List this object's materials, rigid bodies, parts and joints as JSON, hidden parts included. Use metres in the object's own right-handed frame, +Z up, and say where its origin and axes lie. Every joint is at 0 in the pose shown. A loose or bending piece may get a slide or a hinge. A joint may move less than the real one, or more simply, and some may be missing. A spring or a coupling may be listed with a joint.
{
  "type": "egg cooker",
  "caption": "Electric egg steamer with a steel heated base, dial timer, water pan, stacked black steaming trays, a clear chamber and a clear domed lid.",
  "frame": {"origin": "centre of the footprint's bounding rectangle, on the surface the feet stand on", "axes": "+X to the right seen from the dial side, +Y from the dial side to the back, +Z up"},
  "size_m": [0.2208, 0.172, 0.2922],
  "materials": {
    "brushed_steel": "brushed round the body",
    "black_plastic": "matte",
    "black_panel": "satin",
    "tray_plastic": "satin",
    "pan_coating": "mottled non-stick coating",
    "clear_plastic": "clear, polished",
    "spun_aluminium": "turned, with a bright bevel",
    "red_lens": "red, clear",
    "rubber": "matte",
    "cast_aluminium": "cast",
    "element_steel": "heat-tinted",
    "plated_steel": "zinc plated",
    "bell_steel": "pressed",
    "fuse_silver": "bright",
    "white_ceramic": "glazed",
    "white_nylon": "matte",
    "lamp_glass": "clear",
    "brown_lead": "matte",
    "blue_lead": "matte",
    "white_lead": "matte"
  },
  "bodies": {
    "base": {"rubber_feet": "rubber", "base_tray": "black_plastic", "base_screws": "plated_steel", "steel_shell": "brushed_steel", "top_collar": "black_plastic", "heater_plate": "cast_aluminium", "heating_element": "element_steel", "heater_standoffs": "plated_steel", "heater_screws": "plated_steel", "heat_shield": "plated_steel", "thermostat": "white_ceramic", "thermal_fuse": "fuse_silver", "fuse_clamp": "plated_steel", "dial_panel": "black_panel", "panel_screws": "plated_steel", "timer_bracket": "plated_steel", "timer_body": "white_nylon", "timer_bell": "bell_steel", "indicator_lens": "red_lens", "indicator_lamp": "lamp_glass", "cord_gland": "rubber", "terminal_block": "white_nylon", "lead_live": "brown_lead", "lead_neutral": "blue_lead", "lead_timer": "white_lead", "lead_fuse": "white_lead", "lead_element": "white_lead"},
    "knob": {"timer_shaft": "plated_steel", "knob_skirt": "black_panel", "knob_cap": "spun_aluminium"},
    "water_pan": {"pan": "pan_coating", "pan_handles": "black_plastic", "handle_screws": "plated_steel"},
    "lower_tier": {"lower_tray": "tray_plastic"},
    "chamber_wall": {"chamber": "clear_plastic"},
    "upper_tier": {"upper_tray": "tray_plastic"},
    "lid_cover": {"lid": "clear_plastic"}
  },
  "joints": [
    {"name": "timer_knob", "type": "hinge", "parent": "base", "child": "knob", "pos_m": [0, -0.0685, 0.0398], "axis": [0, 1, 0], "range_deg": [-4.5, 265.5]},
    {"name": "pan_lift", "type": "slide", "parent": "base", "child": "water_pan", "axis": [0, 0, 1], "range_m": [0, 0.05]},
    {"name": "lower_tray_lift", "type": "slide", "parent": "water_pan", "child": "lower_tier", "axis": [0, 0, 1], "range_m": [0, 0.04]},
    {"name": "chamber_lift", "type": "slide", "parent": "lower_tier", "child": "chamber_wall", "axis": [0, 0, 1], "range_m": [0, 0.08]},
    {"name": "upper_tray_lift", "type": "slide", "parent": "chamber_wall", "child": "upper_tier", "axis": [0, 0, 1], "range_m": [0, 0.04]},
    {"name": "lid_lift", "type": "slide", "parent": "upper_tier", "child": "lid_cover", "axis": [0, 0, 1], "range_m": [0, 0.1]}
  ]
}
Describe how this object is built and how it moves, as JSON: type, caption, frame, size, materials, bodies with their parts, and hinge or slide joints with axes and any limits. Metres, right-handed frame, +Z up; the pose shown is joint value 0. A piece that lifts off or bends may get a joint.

————

• **PROBLEM TO WORK ON**
Each record must be repeated exactly as it is.

• **TASK RESULT**
List this object's materials, rigid bodies, parts and joints as JSON, hidden parts included. Use metres in the object's own right-handed frame, +Z up, and say where its origin and axes lie. Every joint is at 0 in the pose shown. A loose or bending piece may get a slide or a hinge. A joint may move less than the real one, or more simply, and some may be missing. A spring or a coupling may be listed with a joint.
{
  "type": "egg cooker",
  "caption": "Electric egg steamer with a steel heated base, dial timer, water pan, stacked black steaming trays, a clear chamber and a clear domed lid.",
  "frame": {"origin": "centre of the footprint's bounding rectangle, on the surface the feet stand on", "axes": "+X to the right seen from the dial side, +Y from the dial side to the back, +Z up"},
  "size_m": [0.2208, 0.172, 0.2922],
  "materials": {
    "brushed_steel": "brushed round the body",
    "black_plastic": "matte",
    "black_panel": "satin",
    "tray_plastic": "satin",
    "pan_coating": "mottled non-stick coating",
    "clear_plastic": "clear, polished",
    "spun_aluminium": "turned, with a bright bevel",
    "red_lens": "red, clear",
    "rubber": "matte",
    "cast_aluminium": "cast",
    "element_steel": "heat-tinted",
    "plated_steel": "zinc plated",
    "bell_steel": "pressed",
    "fuse_silver": "bright",
    "white_ceramic": "glazed",
    "white_nylon": "matte",
    "lamp_glass": "clear",
    "brown_lead": "matte",
    "blue_lead": "matte",
    "white_lead": "matte"
  },
  "bodies": {
    "base": {"rubber_feet": "rubber", "base_tray": "black_plastic", "base_screws": "plated_steel", "steel_shell": "brushed_steel", "top_collar": "black_plastic", "heater_plate": "cast_aluminium", "heating_element": "element_steel", "heater_standoffs": "plated_steel", "heater_screws": "plated_steel", "heat_shield": "plated_steel", "thermostat": "white_ceramic", "thermal_fuse": "fuse_silver", "fuse_clamp": "plated_steel", "dial_panel": "black_panel", "panel_screws": "plated_steel", "timer_bracket": "plated_steel", "timer_body": "white_nylon", "timer_bell": "bell_steel", "indicator_lens": "red_lens", "indicator_lamp": "lamp_glass", "cord_gland": "rubber", "terminal_block": "white_nylon", "lead_live": "brown_lead", "lead_neutral": "blue_lead", "lead_timer": "white_lead", "lead_fuse": "white_lead", "lead_element": "white_lead"},
    "knob": {"timer_shaft": "plated_steel", "knob_skirt": "black_panel", "knob_cap": "spun_aluminium"},
    "water_pan": {"pan": "pan_coating", "pan_handles": "black_plastic", "handle_screws": "plated_steel"},
    "lower_tier": {"lower_tray": "tray_plastic"},
    "chamber_wall": {"chamber": "clear_plastic"},
    "upper_tier": {"upper_tray": "tray_plastic"},
    "lid_cover": {"lid": "clear_plastic"}
  },
  "joints": [
    {"name": "timer_knob", "type": "hinge", "parent": "base", "child": "knob", "pos_m": [0, -0.0685, 0.0398], "axis": [0, 1, 0], "range_deg": [-4.5, 265.5]},
    {"name": "pan_lift", "type": "slide", "parent": "base", "child": "water_pan", "axis": [0, 0, 1], "range_m": [0, 0.05]},
    {"name": "lower_tray_lift", "type": "slide", "parent": "water_pan", "child": "lower_tier", "axis": [0, 0, 1], "range_m": [0, 0.04]},
    {"name": "chamber_lift", "type": "slide", "parent": "lower_tier", "child": "chamber_wall", "axis": [0, 0, 1], "range_m": [0, 0.08]},
    {"name": "upper_tray_lift", "type": "slide", "parent": "chamber_wall", "child": "upper_tier", "axis": [0, 0, 1], "range_m": [0, 0.04]},
    {"name": "lid_lift", "type": "slide", "parent": "upper_tier", "child": "lid_cover", "axis": [0, 0, 1], "range_m": [0, 0.1]}
  ]
}
Describe how this object is built and how it moves, as JSON: type, caption, frame, size, materials, bodies with their parts, and hinge or slide joints with axes and any limits. Metres, right-handed frame, +Z up; the pose shown is joint value 0. A piece that lifts off or bends may get a joint.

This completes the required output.